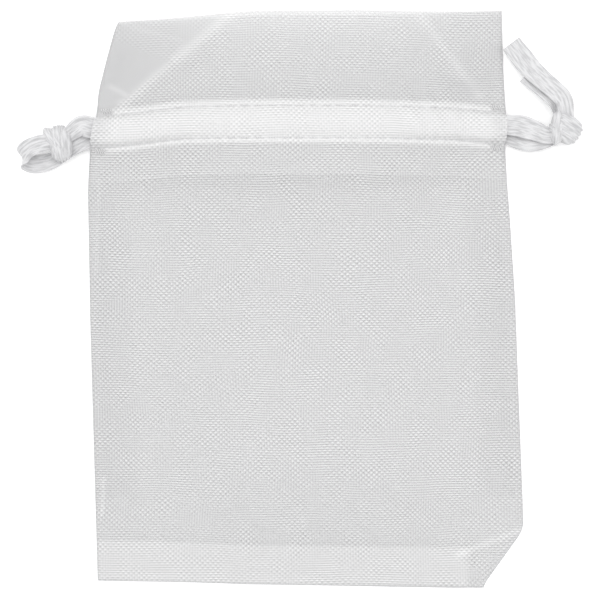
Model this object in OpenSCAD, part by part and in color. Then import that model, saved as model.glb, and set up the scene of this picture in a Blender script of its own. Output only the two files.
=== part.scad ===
// Drawstring gift pouch of sheer organza, lying flat, in millimetres.
// +X to the right, +Y towards the mouth, +Z up. Z = 0 is the underside of the back panel.

/* [Pouch] */
// Width of the pouch across its middle
body_w = 76.2; // [64:0.1:92]
// Height of the pouch from its bottom edge to its mouth
body_h = 103.2; // [86:0.1:124]
// Height of the front panel above the back panel at the middle
loft_h = 6.4; // [5.4:0.1:7.6]
// Thickness of one layer of organza
cloth_t = 0.2; // [0.1:0.05:0.25]

/* [Channel] */
// Distance from the mouth down to the upper row of channel stitching
header_h = 17.5; // [14:0.5:21]
// Distance between the two rows of channel stitching
channel_h = 5.7; // [4.7:0.1:6.9]
// Cloth of each channel strip above the upper row
strip_above = 1.2; // [0.8:0.1:1.4]
// Cloth of each channel strip below the lower row
strip_below = 6.4; // [2:0.1:8]

/* [Seams] */
// Width of the seam allowance inside the side seams
side_allowance = 6.4; // [4:0.1:8]
// Width of the seam allowance inside the bottom seam
bottom_allowance = 7.2; // [4:0.1:8.6]
// Length of one stitch
stitch_l = 1.7; // [1.4:0.1:2.2]
// Distance from one stitch to the next
stitch_pitch = 2.4; // [2.2:0.1:4]

/* [Ribbon] */
// Width of the drawstring ribbon
ribbon_w = 3.4; // [2.8:0.1:4]
// Thickness of the drawstring ribbon
ribbon_t = 0.4; // [0.3:0.05:0.45]

/* [Hidden] */

cloth_colour = [0.93, 0.93, 0.94, 0.6];
ribbon_colour = [0.97, 0.97, 0.98];
thread_colour = [0.99, 0.99, 0.99];

// Clearance between layers that lie on each other
gap = 0.05;
// Height of the tunnel that the ribbon runs in
tunnel_h = ribbon_t + 0.3;
// Thread thickness
thread_t = 0.16;

y_bottom = -body_h / 2;
y_mouth = body_h / 2;
y_upper = y_mouth - header_h;
y_lower = y_upper - channel_h;
y_channel = (y_upper + y_lower) / 2;
y_strip_top = y_upper + strip_above;
y_strip_low = y_lower - strip_below;

// How far each side edge stands in from the nominal width, by share of the height
left_inset = [[0, 1.0], [0.10, 0.7], [0.45, -0.3], [0.69, -0.8], [0.76, -0.5], [0.86, 1.0], [0.94, 2.0], [0.98, 3.2], [1, 5.2]];
right_inset = [[0, 6.6], [0.10, -0.8], [0.16, -0.5], [0.45, 1.1], [0.77, 2.9], [0.81, 2.4], [0.9, 2.8], [1, 3.1]];

function share_y(y) = (y - y_bottom) / body_h;
function left_x(y) = -body_w / 2 + lookup(share_y(y), left_inset);
function right_x(y) = body_w / 2 - lookup(share_y(y), right_inset);
function smooth(t) = let (c = min(max(t, 0), 1)) c * c * (3 - 2 * c);
function mix(a, b, t) = a + (b - a) * t;

// The channel droops a little towards both sides: how far, where it starts and how long it takes
left_droop = 1.3;
left_droop_from = 20;
left_droop_reach = 17;
right_droop = 0.7;
right_droop_from = 25;
right_droop_reach = 11;
function droop(x) =
    -left_droop * smooth((-x - left_droop_from) / left_droop_reach)
    - right_droop * smooth((x - right_droop_from) / right_droop_reach);

// Inner height of the front panel. It rises from the side and bottom edges to a flat crown.
crown_from = 0.22;
crown_to = 0.93;
rise_reach = 24;
mouth_ease = 0.12;
strip_fade = 2.4;
strip_fade_below = 3;
strip_fade_above = 0.4;
edge_room = 0.25;
edge_lift = 3 * cloth_t + edge_room;
channel_lift = 4 * cloth_t + 2 * tunnel_h + 4 * gap;
function arch(x, y) =
    let (lo = left_x(y), hi = right_x(y))
    let (u = abs(x - (lo + hi) / 2) / ((hi - lo) / 2))
    1 - smooth((u - crown_from) / (crown_to - crown_from));
function rise(y) = smooth((y - y_bottom) / rise_reach) * (1 - mouth_ease * smooth((y - y_upper) / header_h));
function in_strip(x, y) =
    let (t = y - droop(x))
    smooth((t - y_strip_low + strip_fade_below) / strip_fade)
    * (1 - smooth((t - y_strip_top - strip_fade_above) / strip_fade));
tunnel_slope = 0.6;
function in_channel(x, y) =
    let (t = y - droop(x))
    smooth((t - y_lower) / tunnel_slope) * (1 - smooth((t - y_upper + tunnel_slope) / tunnel_slope));
function front_z(x, y) =
    edge_lift + (cloth_t + 2 * gap) * in_strip(x, y)
    + (channel_lift - edge_lift - cloth_t) * in_channel(x, y) * (1 - arch(x, y))
    + (loft_h - edge_lift) * arch(x, y) * rise(y);

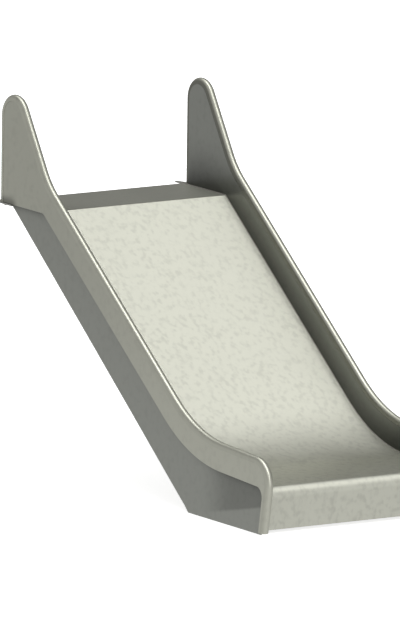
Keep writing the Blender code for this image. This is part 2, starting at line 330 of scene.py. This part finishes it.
class SideView:
    """Lines of the side view, worked out from the sizes."""

    def __init__(self, sizes):
        self.sizes = sizes
        self.leg_tilt = math.pi / 2 + sizes.apron_lean
        self.rim_radius = (sizes.outer_x - sizes.inner_x) / 2
        self.sheet_inset = self.rim_radius + RIM_LIP + GAP
        self.fold = Vector((sizes.fold_y, sizes.seat_height))
        self.run_out = self.fold - direction(sizes.slope) * (sizes.slope_run / math.cos(sizes.slope))
        self.apron_foot = Vector((sizes.apron_foot_y, sizes.foot_clearance))
        self.leg_foot = Vector((sizes.leg_front_y, sizes.foot_clearance))

    def above_slope(self, height):
        return self.fold + left_of(direction(self.sizes.slope)) * height

    def above_run_out(self, height):
        return self.run_out + left_of(direction(self.sizes.run_out_fall)) * height

    def leg_line(self, inset):
        """Foot of the line that runs this far inside a leg's front edge."""
        return self.leg_foot + Vector((inset / math.cos(self.sizes.apron_lean), 0))

    def bed(self):
        """Upper side of the bed, from the seat's joint down to the return under the apron."""
        sizes = self.sizes
        nose = meet(self.run_out, sizes.run_out_fall, self.apron_foot, self.leg_tilt)
        return [
            (self.fold + Vector((FOLD_LAND, 0)), 0),
            (self.fold, FOLD_RADIUS),
            (self.run_out, sizes.curve_radius),
            (nose, sizes.nose_radius),
            (self.apron_foot, FOLD_RADIUS),
            (self.apron_foot + Vector((APRON_RETURN, 0)), 0),
        ]

    def seat(self):
        """Upper side of the seat, from its lip to the joint beside the fold."""
        back = Vector((self.sizes.seat_back_y, self.sizes.seat_height))
        return [
            (back - Vector((0, SEAT_LIP)), 0),
            (back, FOLD_RADIUS),
            (self.fold + Vector((FOLD_LAND, 0)), 0),
        ]

    def crest(self):
        """Outer edge of a cheek, from the ear's back foot round to the leg's foot."""
        sizes = self.sizes
        back_foot = Vector((sizes.ear_back_y, sizes.lug_foot + sizes.lug_thickness + GAP))
        front = Vector((sizes.ear_front_y, sizes.ear_front_z))
        slope_crest = self.above_slope(sizes.cheek_height)
        run_out_crest = self.above_run_out(sizes.cheek_height)
        dome = meet(back_foot, math.pi / 2, front, sizes.ear_front_tilt)
        root = meet(front, sizes.ear_front_tilt, slope_crest, sizes.slope)
        curve = meet(slope_crest, sizes.slope, run_out_crest, sizes.run_out_fall)
        nose = meet(run_out_crest, sizes.run_out_fall, self.leg_foot, self.leg_tilt)
        return [
            (back_foot, 0),
            (dome, sizes.ear_dome_radius),
            (root, sizes.ear_root_radius),
            (curve, sizes.curve_radius - sizes.cheek_height),
            (nose, sizes.cheek_nose_radius),
            (self.leg_foot, 0),
        ]

    def sheet_top(self):
        """Line where the rim ends and the flat sheets begin, down to the leg's foot."""
        return beside(self.crest(), self.sheet_inset)[:-1] + [(self.leg_line(self.sheet_inset), 0)]

    def band_foot(self):
        """Lower edge of an outer band, from the leg's front back up to the ear."""
        sizes = self.sizes
        leg_back = self.leg_foot + Vector((sizes.leg_width, 0))
        run_out_edge = self.above_run_out(sizes.band_lift)
        slope_edge = self.above_slope(sizes.band_lift)
        seat_edge = self.sheet_top()[0][0]
        leg_corner = meet(leg_back, self.leg_tilt, run_out_edge, sizes.run_out_fall)
        curve = meet(run_out_edge, sizes.run_out_fall, slope_edge, sizes.slope)
        ear_corner = meet(slope_edge, sizes.slope, seat_edge, 0)
        return [
            (self.leg_line(self.sheet_inset), 0),
            (leg_back, FOLD_RADIUS),
            (leg_corner, sizes.band_corner),
            (curve, sizes.curve_radius - sizes.band_lift),
            (ear_corner, sizes.band_corner),
            (seat_edge, 0),
        ]

    def panel_foot(self):
        """Lower edge of a side panel, from the leg back along the ground and up to the ear's back."""
        sizes = self.sizes
        back = Vector((sizes.panel_back_y, 0))
        ear_foot = Vector((self.sheet_top()[0][0].x, sizes.lug_foot))
        return [
            (self.leg_line(self.sheet_inset), 0),
            (self.apron_foot, 0),
            (Vector((sizes.apron_foot_y, 0)), 0),
            (back, 0),
            (back + direction(sizes.panel_tilt) * EDGE_FLANGE_START, 0),
            (meet(back, sizes.panel_tilt, ear_foot, 0), 0),
            (ear_foot, 0),
        ]

    def bed_at(self, y):
        """Point of the bed or seat at this Y, and its steepness there."""
        sizes = self.sizes
        reach = sizes.curve_radius * math.tan((sizes.slope - sizes.run_out_fall) / 2)
        low = self.run_out - direction(sizes.run_out_fall) * reach
        high = self.run_out + direction(sizes.slope) * reach
        if y > self.fold.x:
            return Vector((y, sizes.seat_height)), 0
        if y > high.x:
            return meet(self.fold, sizes.slope, Vector((y, 0)), math.pi / 2), sizes.slope
        if y < low.x:
            return meet(low, sizes.run_out_fall, Vector((y, 0)), math.pi / 2), sizes.run_out_fall
        centre = low + left_of(direction(sizes.run_out_fall)) * sizes.curve_radius
        steepness = math.asin((y - centre.x) / sizes.curve_radius)
        return centre - left_of(direction(steepness)) * sizes.curve_radius, steepness

    def rib(self, y):
        """Outer side of a folded channel whose flange lies flat under the bed at this Y."""
        seat, steepness = self.bed_at(y)
        uphill = direction(steepness)
        upward = left_of(uphill)
        foot = seat - upward * (SHEET + GAP)
        return [
            (foot + uphill * RIB_FLANGE / 2, 0),
            (foot - uphill * RIB_FLANGE / 2, FOLD_RADIUS),
            (foot - uphill * RIB_FLANGE / 2 - upward * RIB_WEB, FOLD_RADIUS),
            (foot + uphill * (RIB_LIP - RIB_FLANGE / 2) - upward * RIB_WEB, 0),
        ]


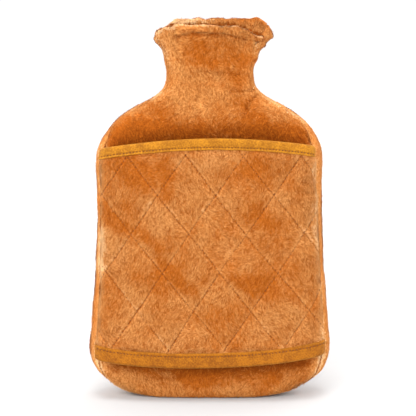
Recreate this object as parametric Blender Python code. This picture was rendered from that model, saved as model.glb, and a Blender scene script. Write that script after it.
----
Task instructions.
Take the line containing "Keep writing the" and the line containing "of the side". Write out both and all lines between, exactly, and nothing more.

Written response.
Keep writing the Blender code for this image. This is part 2, starting at line 330 of scene.py. This part finishes it.
class SideView:
    """Lines of the side view, worked out from the sizes."""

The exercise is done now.